Can any owners out there offer advice on this?  I know I am bucking the trend--many of our competitors in my home city are located an hour or more away, so there's something that I'm missing, or my concerns are unfounded.  Sorry for the long post!  Any advice/encouragement would be greatly appreciated.

Thanks in advance,

Bill F.
Posted:  02 Sep 2012 18:33  
The trick would be to find a tech near the target cities who can be trusted to work as a self-starter and help you with the logistical issues of long-distance account management.  Then transportation would be less of an expense/concern, provided you get the right person and don't need to be running out there to supervise constantly.

We service accounts that are over 40 miles from our location, but we have techs who do routes from their homes using company vans, so that cuts down on travel miles and fuel consumption.  The only logistical issues are when rotations are due or replacements needed, but the techs come to home base once a week to gather their plants and supplies as a regular practice. 

I'd recommend trying it, especially if opportunities for expansion are good in those far-flung markets.  You really have nothing to lose, and you can always sub the work if it becomes too difficult to manage with your own limited staff.

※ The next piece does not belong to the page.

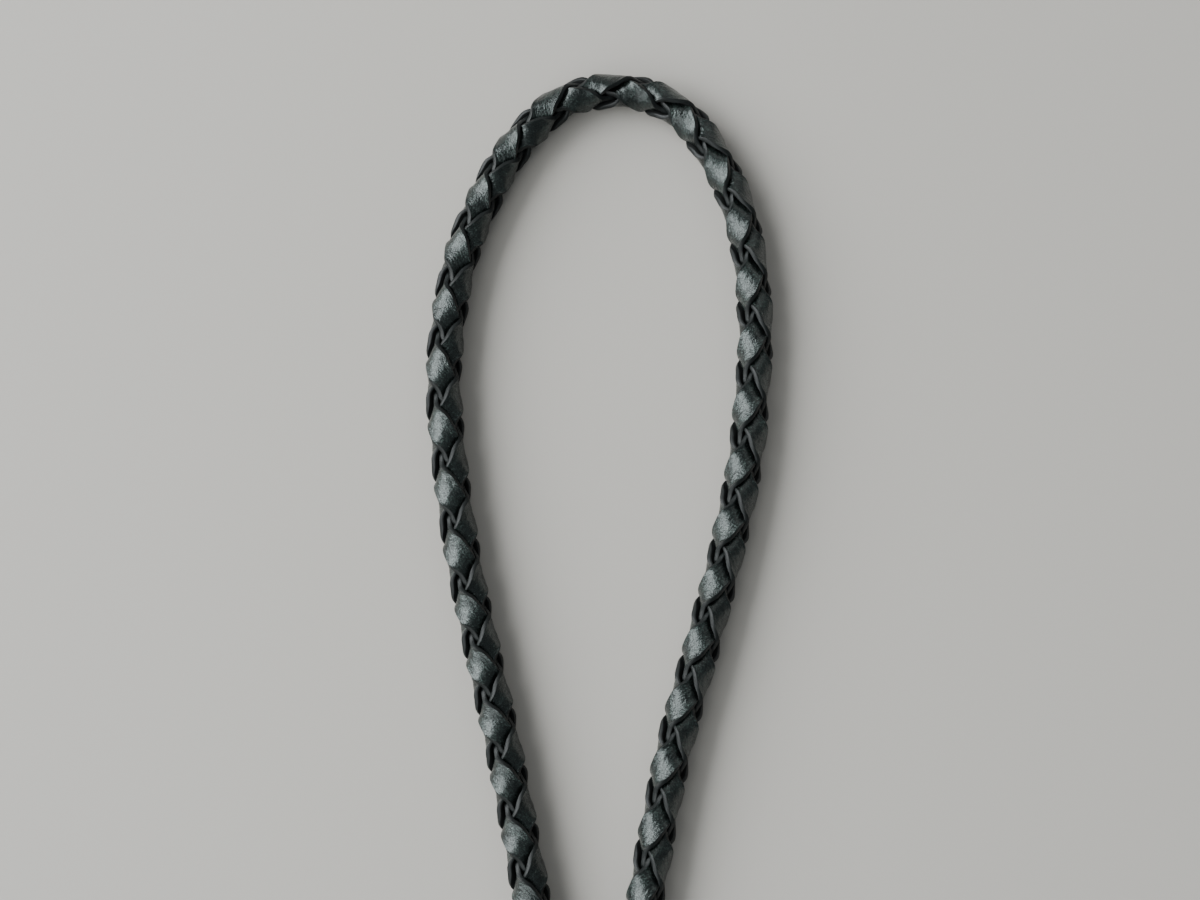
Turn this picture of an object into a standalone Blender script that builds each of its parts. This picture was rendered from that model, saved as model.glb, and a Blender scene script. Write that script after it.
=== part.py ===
# Bolo tie: a round cord braided from four black leather laces, drawn through a plain oval
# slide, with a plain metal tip on each end. It lies flat, with the neck loop furthest away
# (+Y), the slide below it and the two tails side by side. Metres, +Z up.

import math

import bmesh
import bpy
import numpy as np
from mathutils import Vector

# The laces and the braid
LACE_SPAN = 0.0037  # a lace's width where it lies across the cord
LACE_THICKNESS = 0.0010
BRAID_PITCH = 0.0216  # the length of cord in which a lace goes once round it
CORD_LENGTH = 0.914  # between its two cut ends
CORD_CLEARANCE = 0.0003  # round the braid in every bore that it runs in
LIFT_RUN = 0.030  # the stretch in which the lying cord rises to a bore
HEADING_REACH = 0.001  # on each side of a place on the cord, to find which way it runs there

# The slide: an oval plate on a flat clip with two channels
CLIP_LENGTH = 0.020
CLIP_WALL = 0.0008
PLATE_LENGTH = 0.038
PLATE_WIDTH = 0.030
PLATE_THICKNESS = 0.0020
PLATE_CHAMFER = 0.0005
PLATE_SEAT = 0.0005  # how far the plate is let into the top of the clip

# The tips
TIP_LENGTH = 0.045
TIP_WALL = 0.0007
TIP_END_RADIUS = 0.0022
TIP_SOCKET_DEPTH = 0.014
CORD_IN_TIP = 0.012

# The lace's path round the cord, as shares of the lace's span and thickness
OVER_REACH = (0.29, 1.19)  # middle of the lace from the cord's middle, over a crossing
UNDER_REACH = (0.0, 0.57)  # under a crossing
TURNING_REACH = (0.425, 0.34)  # half way between the two
EDGE_BEVEL = 0.35  # of the thickness, off each outer edge
BEARING_LAG = math.radians(37.6)  # how far the lace trails an even turn, half way
FACING_LAG = math.radians(14.0)  # the same for the way that its face looks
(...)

Posted:  03 Sep 2012 19:18  
Thanks Clem,

That's great advice.  I hadn't considered the possibility of subcontracting accounts that became difficult to service. That's a new concept to me.

Is that prevalent in the industry?  Do you have an idea what the normal monetary split is between you and the other company that actually performs the work? 

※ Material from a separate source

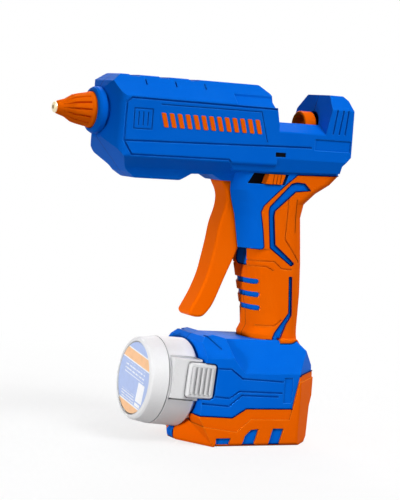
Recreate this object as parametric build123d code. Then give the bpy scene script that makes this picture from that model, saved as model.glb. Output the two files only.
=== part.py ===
from build123d import *

import math
import os

# Cordless hot-melt glue gun with a slide-in battery pack.
# X runs from the nozzle (-) to the back (+), Y across, Z up from the bench.
# Side outlines are drawn from a datum line; every piece is moved by stand_x when it is written,
# so that the origin lies on the bench under the middle of the tool.

# ------------------------------------------------------------------ driving dimensions (mm)
wall = 2.2  # moulded housing wall
gap = 0.3  # running gap between moving faces
pin_play = 0.05  # radial clearance of the hinge pin
groove_w = 1.0  # width of an engraved line
groove_d = 0.7  # depth of an engraved line
fine_d = 0.45  # depth of a fine line
edge_r = 2.2  # rounding of the moulded edges
flank_r = 1.9  # rounding along the barrel's flanks

# stick path
stick_d = 11.2  # glue stick
axis_z = 176.6  # height of the stick path
stick_play = 0.4  # radial room round the stick
guide_wall = 1.8

# barrel housing
nose_x = -66.5  # front face
barrel_end_x = 32.0  # rear face above the deck
barrel_half = 20.0  # half width
barrel_up = 20.2  # axis to top
barrel_down = 34.4  # axis to belly
top_half = 9.0  # half width of the flat top
shoulder_half = 12.0
shoulder_drop = 3.6  # top to shoulder line
side_drop = 11.3  # top to upper side edge
side_down = 22.8  # axis to lower side edge
belly_half = 10.5
belly_edge_up = 5.6  # belly to its upper edge
nose_plan_x = 5.5  # plan taper of the nose
nose_plan_y = 13.0
nose_r = 5.0  # rounding of the nose in plan
nose_chin = 14.0  # axis to the chin corner
nose_back = 19.9  # chin corner to belly corner, along X
belly_step_x = -20.2
belly_step = 3.9  # rise of the belly behind its deep part
pad_pitch = 17.6  # shallow steps along the top
pad_depth = 0.9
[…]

Posted:  03 Sep 2012 20:26  
The sub usually gets the lion's share of the recurring service income (I'm not privy to what the G. C. tacks on as its markup, because we never got to see their invoices and they didn't share, but since we were getting paid what we would have charged ourselves, it didn't matter to us), and the G. C. gets the income from rotations if they supply the plants (which our G. C. did).  Think about it...how could you work for less than what you would normally bill for your labor and still make a profit?  You NEVER discount labor! 

Posted:  04 Sep 2012 21:20  
I don't know if a corollary can be drawn for the service portion, but one of the "big guys" who uses us for sub-contracting has a goal of a minimum of 10% mark-up on plants and hardgoods before tax.

Posted:  05 Sep 2012 14:56  
Thanks Julie, that seems to make sense. I was thinking that 10% was probably around the correct percentage.
Posted:  20 Sep 2012 02:39  
You can call me and I will tell you what I do.   Www.atlantafoliage.com
Posted:  07 Oct 2012 00:02  
You don't even have to subcontract.  I once worked for a company as the tech/supervisor for all the accounts in the neighboring county (about 40 miles from the company headquarters).  There were no other techs but me for that area, but I was paid as a supervisor because I was essentially doing both jobs.  I would drive my personal vehicle to the main office on Monday, pick up the company van and all supplies and replacements, use the van all week, and take it back Friday and go home in my car.  It depends on finding an experienced person you trust, of course.